Multiple myeloma cells with higher levels of CD38 show greater daratumumab-mediated cell lysis than cells with low CD38 expression. CD38 enzyme results in the formation of the immunosuppressive substance adenosine, so eliminating CD38-containing cells increases the ability of the immune system to eliminate cancer.

== Economics ==
In 2023, the Institute for Clinical and Economic Review (ICER) identified Darzalex (daratumumab) as one of five high-expenditure drugs that experienced significant net price increases without new clinical evidence to justify the hikes. Specifically, Darzalex's wholesale acquisition cost rose by approximately 7.6%, leading to an additional $190 million in costs to U.S. payers.

== History ==
Encouraging preliminary results were reported in June 2012, from a Phase I/II clinical trial in relapsed multiple myeloma participants. Updated trial results presented in December 2012, indicate daratumumab is continuing to show promising single-agent anti-myeloma activity. A 2015 study compared monotherapy 8 and 16 mg/kg at monthly to weekly intervals.

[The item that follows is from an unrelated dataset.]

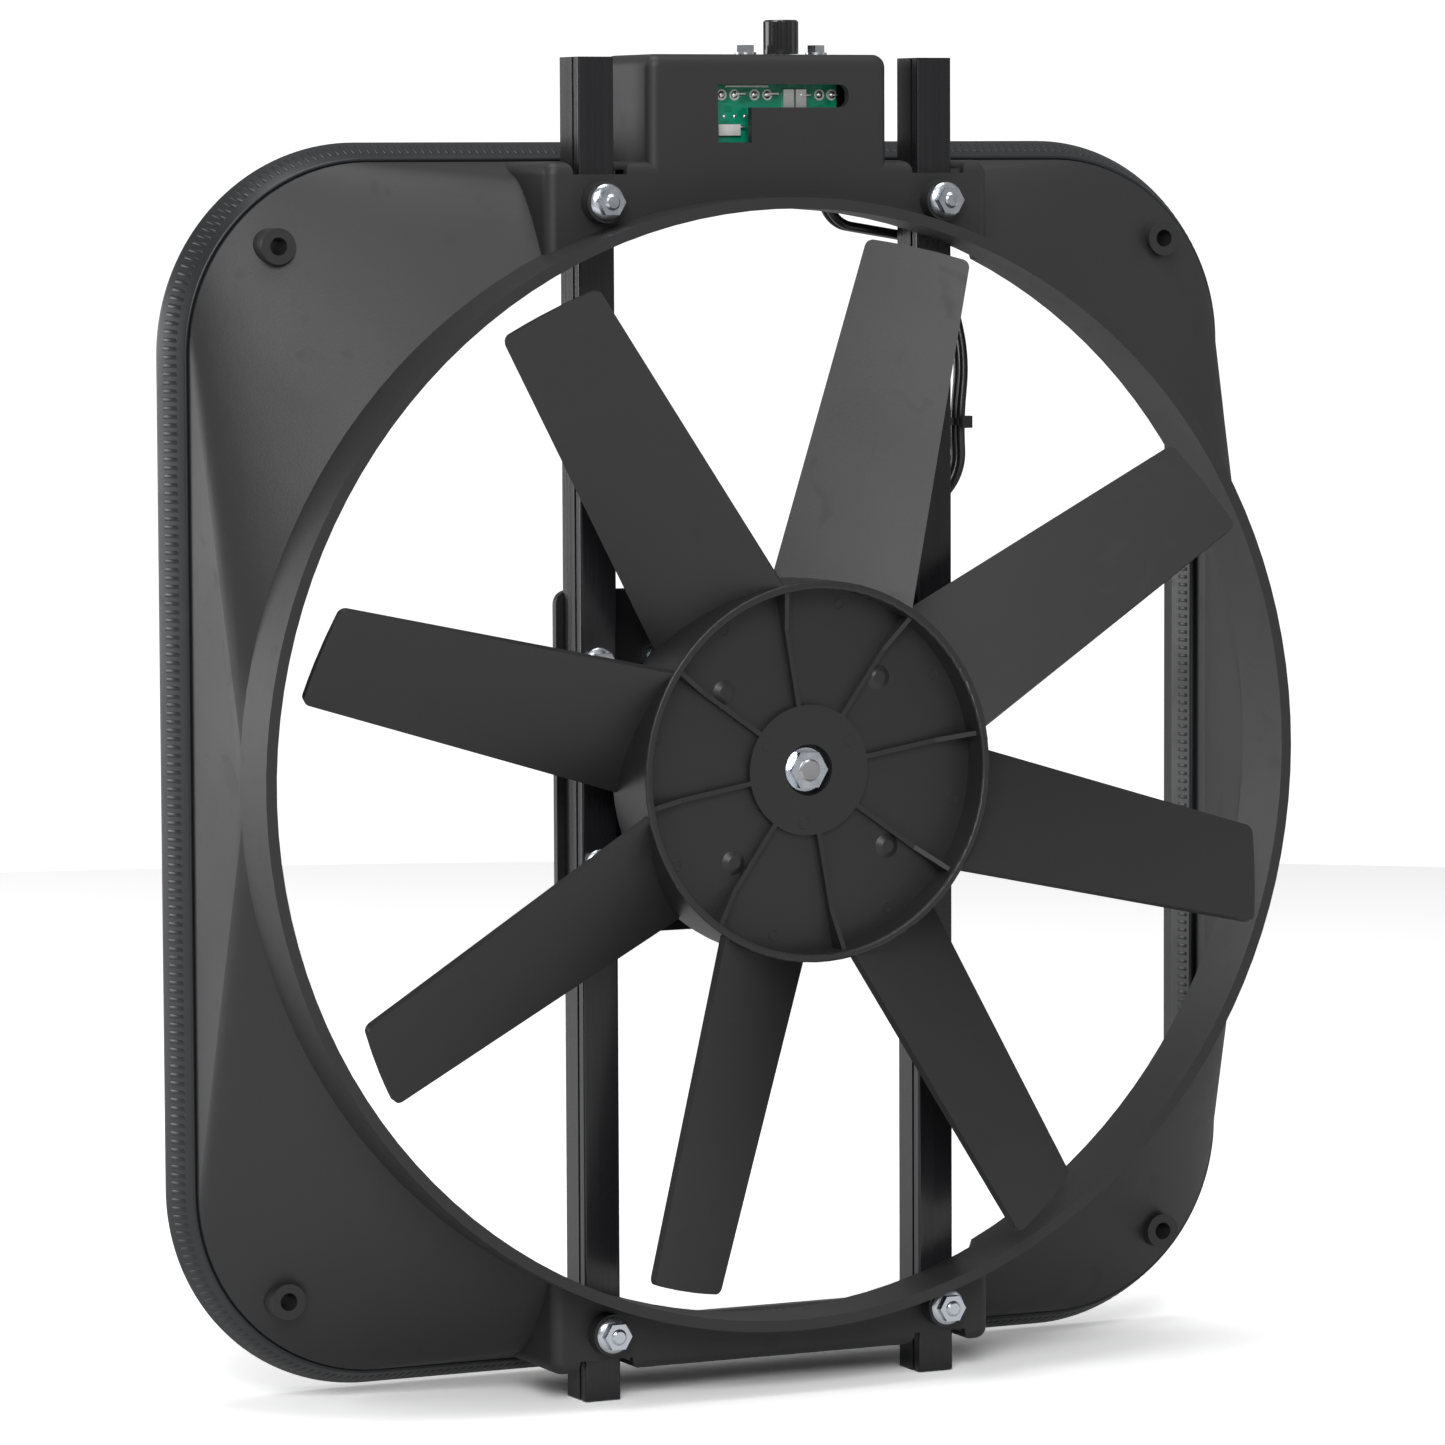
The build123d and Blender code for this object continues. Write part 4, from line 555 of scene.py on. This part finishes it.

Daratumumab was given priority review status by the US Food and Drug Administration (FDA) for multiple myeloma as a combination therapy (second line).

Daratumumab phase III trials for multiple myeloma show great promise in combination therapy with lenalidomide and dexamethasone, as well as with bortezomib and dexamethasone.

In November 2015, the US Food and Drug Administration (FDA) approved daratumumab for treatment of multiple myeloma in people who had received at least three prior therapies. In May 2016 daratumumab was also conditionally approved by the European Medicines Agency for treatment of multiple myeloma.

In November 2016, the FDA approved daratumumab in combination with lenalidomide or bortezomib and dexamethasone for the treatment of people with multiple myeloma who have received at least one prior therapy.

The European Commission granted a marketing authorization in May 2016.